Reproduce the whole listing, character for character.

=-=-=

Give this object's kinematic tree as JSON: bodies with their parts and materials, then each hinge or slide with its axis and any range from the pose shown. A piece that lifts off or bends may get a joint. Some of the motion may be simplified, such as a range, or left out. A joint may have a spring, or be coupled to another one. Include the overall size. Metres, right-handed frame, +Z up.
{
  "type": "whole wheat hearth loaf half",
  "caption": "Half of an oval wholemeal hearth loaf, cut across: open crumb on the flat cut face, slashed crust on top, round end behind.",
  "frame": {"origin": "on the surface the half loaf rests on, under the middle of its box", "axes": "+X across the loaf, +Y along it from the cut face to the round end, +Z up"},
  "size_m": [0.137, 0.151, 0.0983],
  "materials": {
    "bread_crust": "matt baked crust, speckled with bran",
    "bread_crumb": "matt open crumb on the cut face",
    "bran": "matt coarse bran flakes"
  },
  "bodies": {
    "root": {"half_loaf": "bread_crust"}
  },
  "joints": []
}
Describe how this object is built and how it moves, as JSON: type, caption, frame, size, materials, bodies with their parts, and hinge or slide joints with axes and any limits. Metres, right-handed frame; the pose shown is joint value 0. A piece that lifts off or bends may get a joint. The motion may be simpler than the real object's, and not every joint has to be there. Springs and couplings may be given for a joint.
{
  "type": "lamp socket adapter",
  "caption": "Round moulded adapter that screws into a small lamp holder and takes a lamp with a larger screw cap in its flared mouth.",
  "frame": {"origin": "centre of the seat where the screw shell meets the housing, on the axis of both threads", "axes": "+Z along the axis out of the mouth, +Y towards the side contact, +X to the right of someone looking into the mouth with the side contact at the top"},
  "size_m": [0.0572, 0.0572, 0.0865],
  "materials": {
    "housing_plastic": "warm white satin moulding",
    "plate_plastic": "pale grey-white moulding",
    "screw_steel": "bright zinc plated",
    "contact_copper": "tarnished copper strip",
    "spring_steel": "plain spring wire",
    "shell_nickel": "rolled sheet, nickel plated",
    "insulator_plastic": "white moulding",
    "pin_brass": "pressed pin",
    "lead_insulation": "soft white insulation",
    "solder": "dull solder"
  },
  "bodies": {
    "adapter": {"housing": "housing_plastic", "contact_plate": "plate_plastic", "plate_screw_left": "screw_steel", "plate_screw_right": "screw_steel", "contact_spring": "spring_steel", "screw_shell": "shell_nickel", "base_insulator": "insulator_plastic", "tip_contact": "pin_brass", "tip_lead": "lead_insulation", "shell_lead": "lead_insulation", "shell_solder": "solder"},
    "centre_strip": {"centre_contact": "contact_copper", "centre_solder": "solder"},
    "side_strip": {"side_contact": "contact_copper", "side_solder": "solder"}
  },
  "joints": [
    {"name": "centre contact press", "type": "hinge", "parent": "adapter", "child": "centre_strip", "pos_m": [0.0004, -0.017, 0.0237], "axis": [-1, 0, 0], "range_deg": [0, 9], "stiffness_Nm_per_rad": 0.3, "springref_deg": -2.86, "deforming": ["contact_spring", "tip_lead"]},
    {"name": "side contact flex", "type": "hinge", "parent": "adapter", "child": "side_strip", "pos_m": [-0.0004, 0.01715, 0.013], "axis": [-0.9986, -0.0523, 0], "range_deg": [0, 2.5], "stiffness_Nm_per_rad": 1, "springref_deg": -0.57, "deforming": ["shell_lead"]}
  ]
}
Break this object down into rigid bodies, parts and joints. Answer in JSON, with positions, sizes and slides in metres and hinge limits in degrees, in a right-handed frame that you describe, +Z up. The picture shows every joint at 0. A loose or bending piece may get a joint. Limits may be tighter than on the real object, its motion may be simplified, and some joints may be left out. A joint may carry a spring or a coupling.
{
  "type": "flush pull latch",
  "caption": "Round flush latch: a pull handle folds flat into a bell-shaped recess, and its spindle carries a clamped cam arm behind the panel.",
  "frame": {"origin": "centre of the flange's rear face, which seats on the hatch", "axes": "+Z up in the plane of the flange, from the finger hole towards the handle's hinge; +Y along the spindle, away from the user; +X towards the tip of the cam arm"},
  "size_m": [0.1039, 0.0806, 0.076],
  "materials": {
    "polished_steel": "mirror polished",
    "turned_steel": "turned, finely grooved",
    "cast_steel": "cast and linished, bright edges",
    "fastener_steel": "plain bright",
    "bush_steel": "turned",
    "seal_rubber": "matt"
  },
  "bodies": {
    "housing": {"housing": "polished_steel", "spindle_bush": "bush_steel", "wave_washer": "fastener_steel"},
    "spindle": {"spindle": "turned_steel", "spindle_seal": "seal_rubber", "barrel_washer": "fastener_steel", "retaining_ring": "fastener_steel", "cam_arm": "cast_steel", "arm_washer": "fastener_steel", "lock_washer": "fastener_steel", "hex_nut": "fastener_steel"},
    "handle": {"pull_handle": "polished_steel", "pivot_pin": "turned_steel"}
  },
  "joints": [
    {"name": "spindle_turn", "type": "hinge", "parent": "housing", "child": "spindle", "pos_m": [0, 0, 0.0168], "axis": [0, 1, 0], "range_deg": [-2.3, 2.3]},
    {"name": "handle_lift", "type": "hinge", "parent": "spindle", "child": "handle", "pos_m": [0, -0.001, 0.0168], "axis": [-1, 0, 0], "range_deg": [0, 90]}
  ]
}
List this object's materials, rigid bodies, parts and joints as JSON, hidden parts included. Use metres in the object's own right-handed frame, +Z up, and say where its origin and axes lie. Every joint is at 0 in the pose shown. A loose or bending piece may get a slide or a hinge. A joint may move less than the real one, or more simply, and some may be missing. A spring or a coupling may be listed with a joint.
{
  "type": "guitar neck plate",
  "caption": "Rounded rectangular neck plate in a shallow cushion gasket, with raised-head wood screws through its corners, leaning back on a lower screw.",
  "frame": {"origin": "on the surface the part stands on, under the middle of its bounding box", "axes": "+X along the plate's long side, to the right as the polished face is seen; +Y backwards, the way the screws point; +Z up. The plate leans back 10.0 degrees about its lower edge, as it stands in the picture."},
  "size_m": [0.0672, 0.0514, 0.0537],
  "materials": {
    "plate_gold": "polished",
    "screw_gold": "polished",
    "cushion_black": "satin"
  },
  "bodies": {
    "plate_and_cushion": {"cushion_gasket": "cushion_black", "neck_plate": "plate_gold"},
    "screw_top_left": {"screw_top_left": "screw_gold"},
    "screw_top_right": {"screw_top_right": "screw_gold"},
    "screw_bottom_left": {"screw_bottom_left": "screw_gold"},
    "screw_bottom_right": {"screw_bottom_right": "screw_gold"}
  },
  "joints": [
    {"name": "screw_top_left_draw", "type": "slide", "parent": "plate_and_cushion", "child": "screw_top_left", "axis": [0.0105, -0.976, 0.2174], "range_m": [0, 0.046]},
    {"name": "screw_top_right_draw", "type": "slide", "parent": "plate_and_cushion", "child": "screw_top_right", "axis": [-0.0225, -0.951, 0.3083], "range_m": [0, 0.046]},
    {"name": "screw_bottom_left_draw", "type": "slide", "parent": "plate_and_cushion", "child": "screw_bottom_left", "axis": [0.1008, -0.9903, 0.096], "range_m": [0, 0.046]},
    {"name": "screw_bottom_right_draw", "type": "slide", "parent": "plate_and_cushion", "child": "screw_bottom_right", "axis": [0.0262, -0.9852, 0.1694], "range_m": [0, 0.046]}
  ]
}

=-=-=

**Output below:**
Give this object's kinematic tree as JSON: bodies with their parts and materials, then each hinge or slide with its axis and any range from the pose shown. A piece that lifts off or bends may get a joint. Some of the motion may be simplified, such as a range, or left out. A joint may have a spring, or be coupled to another one. Include the overall size. Metres, right-handed frame, +Z up.
{
  "type": "whole wheat hearth loaf half",
  "caption": "Half of an oval wholemeal hearth loaf, cut across: open crumb on the flat cut face, slashed crust on top, round end behind.",
  "frame": {"origin": "on the surface the half loaf rests on, under the middle of its box", "axes": "+X across the loaf, +Y along it from the cut face to the round end, +Z up"},
  "size_m": [0.137, 0.151, 0.0983],
  "materials": {
    "bread_crust": "matt baked crust, speckled with bran",
    "bread_crumb": "matt open crumb on the cut face",
    "bran": "matt coarse bran flakes"
  },
  "bodies": {
    "root": {"half_loaf": "bread_crust"}
  },
  "joints": []
}
Describe how this object is built and how it moves, as JSON: type, caption, frame, size, materials, bodies with their parts, and hinge or slide joints with axes and any limits. Metres, right-handed frame; the pose shown is joint value 0. A piece that lifts off or bends may get a joint. The motion may be simpler than the real object's, and not every joint has to be there. Springs and couplings may be given for a joint.
{
  "type": "lamp socket adapter",
  "caption": "Round moulded adapter that screws into a small lamp holder and takes a lamp with a larger screw cap in its flared mouth.",
  "frame": {"origin": "centre of the seat where the screw shell meets the housing, on the axis of both threads", "axes": "+Z along the axis out of the mouth, +Y towards the side contact, +X to the right of someone looking into the mouth with the side contact at the top"},
  "size_m": [0.0572, 0.0572, 0.0865],
  "materials": {
    "housing_plastic": "warm white satin moulding",
    "plate_plastic": "pale grey-white moulding",
    "screw_steel": "bright zinc plated",
    "contact_copper": "tarnished copper strip",
    "spring_steel": "plain spring wire",
    "shell_nickel": "rolled sheet, nickel plated",
    "insulator_plastic": "white moulding",
    "pin_brass": "pressed pin",
    "lead_insulation": "soft white insulation",
    "solder": "dull solder"
  },
  "bodies": {
    "adapter": {"housing": "housing_plastic", "contact_plate": "plate_plastic", "plate_screw_left": "screw_steel", "plate_screw_right": "screw_steel", "contact_spring": "spring_steel", "screw_shell": "shell_nickel", "base_insulator": "insulator_plastic", "tip_contact": "pin_brass", "tip_lead": "lead_insulation", "shell_lead": "lead_insulation", "shell_solder": "solder"},
    "centre_strip": {"centre_contact": "contact_copper", "centre_solder": "solder"},
    "side_strip": {"side_contact": "contact_copper", "side_solder": "solder"}
  },
  "joints": [
    {"name": "centre contact press", "type": "hinge", "parent": "adapter", "child": "centre_strip", "pos_m": [0.0004, -0.017, 0.0237], "axis": [-1, 0, 0], "range_deg": [0, 9], "stiffness_Nm_per_rad": 0.3, "springref_deg": -2.86, "deforming": ["contact_spring", "tip_lead"]},
    {"name": "side contact flex", "type": "hinge", "parent": "adapter", "child": "side_strip", "pos_m": [-0.0004, 0.01715, 0.013], "axis": [-0.9986, -0.0523, 0], "range_deg": [0, 2.5], "stiffness_Nm_per_rad": 1, "springref_deg": -0.57, "deforming": ["shell_lead"]}
  ]
}
Break this object down into rigid bodies, parts and joints. Answer in JSON, with positions, sizes and slides in metres and hinge limits in degrees, in a right-handed frame that you describe, +Z up. The picture shows every joint at 0. A loose or bending piece may get a joint. Limits may be tighter than on the real object, its motion may be simplified, and some joints may be left out. A joint may carry a spring or a coupling.
{
  "type": "flush pull latch",
  "caption": "Round flush latch: a pull handle folds flat into a bell-shaped recess, and its spindle carries a clamped cam arm behind the panel.",
  "frame": {"origin": "centre of the flange's rear face, which seats on the hatch", "axes": "+Z up in the plane of the flange, from the finger hole towards the handle's hinge; +Y along the spindle, away from the user; +X towards the tip of the cam arm"},
  "size_m": [0.1039, 0.0806, 0.076],
  "materials": {
    "polished_steel": "mirror polished",
    "turned_steel": "turned, finely grooved",
    "cast_steel": "cast and linished, bright edges",
    "fastener_steel": "plain bright",
    "bush_steel": "turned",
    "seal_rubber": "matt"
  },
  "bodies": {
    "housing": {"housing": "polished_steel", "spindle_bush": "bush_steel", "wave_washer": "fastener_steel"},
    "spindle": {"spindle": "turned_steel", "spindle_seal": "seal_rubber", "barrel_washer": "fastener_steel", "retaining_ring": "fastener_steel", "cam_arm": "cast_steel", "arm_washer": "fastener_steel", "lock_washer": "fastener_steel", "hex_nut": "fastener_steel"},
    "handle": {"pull_handle": "polished_steel", "pivot_pin": "turned_steel"}
  },
  "joints": [
    {"name": "spindle_turn", "type": "hinge", "parent": "housing", "child": "spindle", "pos_m": [0, 0, 0.0168], "axis": [0, 1, 0], "range_deg": [-2.3, 2.3]},
    {"name": "handle_lift", "type": "hinge", "parent": "spindle", "child": "handle", "pos_m": [0, -0.001, 0.0168], "axis": [-1, 0, 0], "range_deg": [0, 90]}
  ]
}
List this object's materials, rigid bodies, parts and joints as JSON, hidden parts included. Use metres in the object's own right-handed frame, +Z up, and say where its origin and axes lie. Every joint is at 0 in the pose shown. A loose or bending piece may get a slide or a hinge. A joint may move less than the real one, or more simply, and some may be missing. A spring or a coupling may be listed with a joint.
{
  "type": "guitar neck plate",
  "caption": "Rounded rectangular neck plate in a shallow cushion gasket, with raised-head wood screws through its corners, leaning back on a lower screw.",
  "frame": {"origin": "on the surface the part stands on, under the middle of its bounding box", "axes": "+X along the plate's long side, to the right as the polished face is seen; +Y backwards, the way the screws point; +Z up. The plate leans back 10.0 degrees about its lower edge, as it stands in the picture."},
  "size_m": [0.0672, 0.0514, 0.0537],
  "materials": {
    "plate_gold": "polished",
    "screw_gold": "polished",
    "cushion_black": "satin"
  },
  "bodies": {
    "plate_and_cushion": {"cushion_gasket": "cushion_black", "neck_plate": "plate_gold"},
    "screw_top_left": {"screw_top_left": "screw_gold"},
    "screw_top_right": {"screw_top_right": "screw_gold"},
    "screw_bottom_left": {"screw_bottom_left": "screw_gold"},
    "screw_bottom_right": {"screw_bottom_right": "screw_gold"}
  },
  "joints": [
    {"name": "screw_top_left_draw", "type": "slide", "parent": "plate_and_cushion", "child": "screw_top_left", "axis": [0.0105, -0.976, 0.2174], "range_m": [0, 0.046]},
    {"name": "screw_top_right_draw", "type": "slide", "parent": "plate_and_cushion", "child": "screw_top_right", "axis": [-0.0225, -0.951, 0.3083], "range_m": [0, 0.046]},
    {"name": "screw_bottom_left_draw", "type": "slide", "parent": "plate_and_cushion", "child": "screw_bottom_left", "axis": [0.1008, -0.9903, 0.096], "range_m": [0, 0.046]},
    {"name": "screw_bottom_right_draw", "type": "slide", "parent": "plate_and_cushion", "child": "screw_bottom_right", "axis": [0.0262, -0.9852, 0.1694], "range_m": [0, 0.046]}
  ]
}